Going with a tinier version of the BERT model led to some degradation in the accuracy of recommendation models built using the embeddings. However, the use case considered in this scenario was real-time personalization and search, where latency is critical for the end user experience and has to be well below 100ms. Our team maintains the 95th percentile of response time less than 50ms. If we look at performance on standard benchmarks published by Google, the performance degradation of `BERT-Tiny` is within 20% of the standard BERT model.

Thus, `BERT-tiny` became our model of choice. Our next step is to fine-tune the model to Target-specific language. For example, we'll feed the model with search queries, product descriptions, product reviews, etc.

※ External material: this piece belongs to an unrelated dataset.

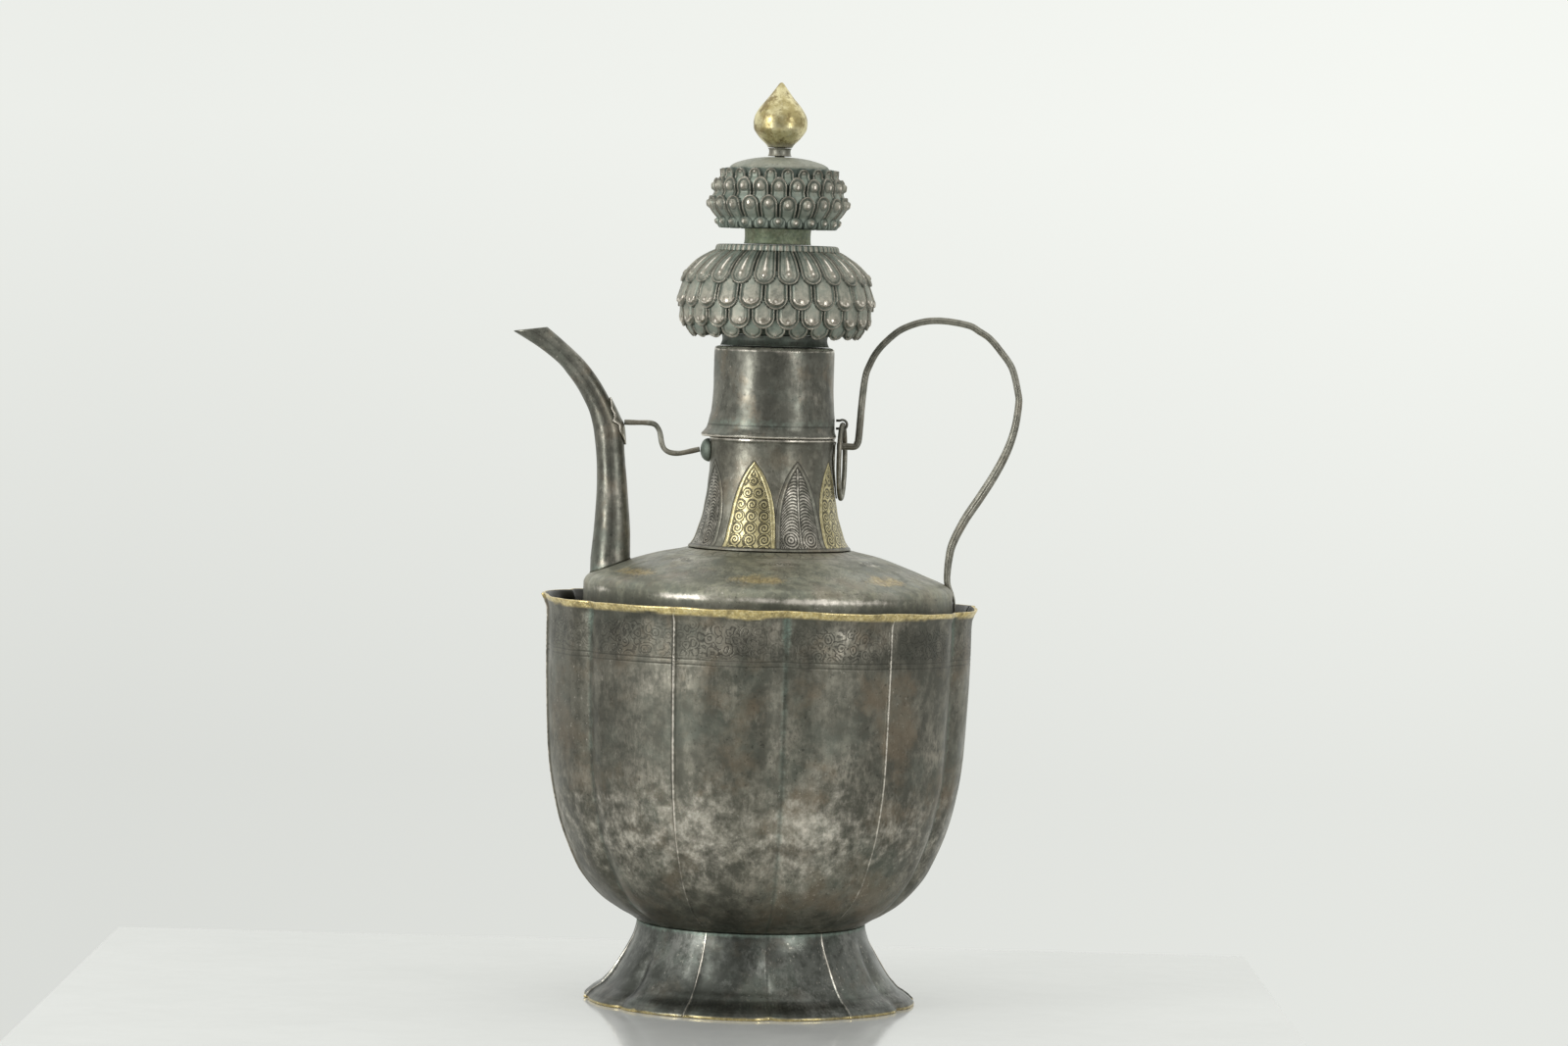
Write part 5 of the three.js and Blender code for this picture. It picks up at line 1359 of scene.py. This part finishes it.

BERT use cases in personalization

As mentioned earlier, BERT embeddings are used by many products across the Internet in a variety of recommendation tasks. We convert any user-generated content into embeddings to obtain a numerical vector representation of these inputs. In the simplest way, we can recommend similar products by finding the nearest neighbors in the embedding space. We used cosine similarity in nearest neighbor lookup for this task and it took around 5 to 10 ms. The total runtime along with other computations and lookups reached around 80 ms. By caching where appropriate, we were able to reduce the runtime to 75 ms.

In more complex use cases, we can pass the embeddings as input to other models trained for specific guest-facing placements such as Buy It Again (recurring purchase prediction), More to Consider (product recommendations), Based on Your Past Sessions (session-based recommendations), and so on. Ultimately, these embeddings help make the shopping experience easier and more personalized for our guests around the country. Better recommendations help to take the guesswork out of searching as guests shop on or via our app. We are looking forward to seeing what other benefits our BERT embeddings will bring to future work.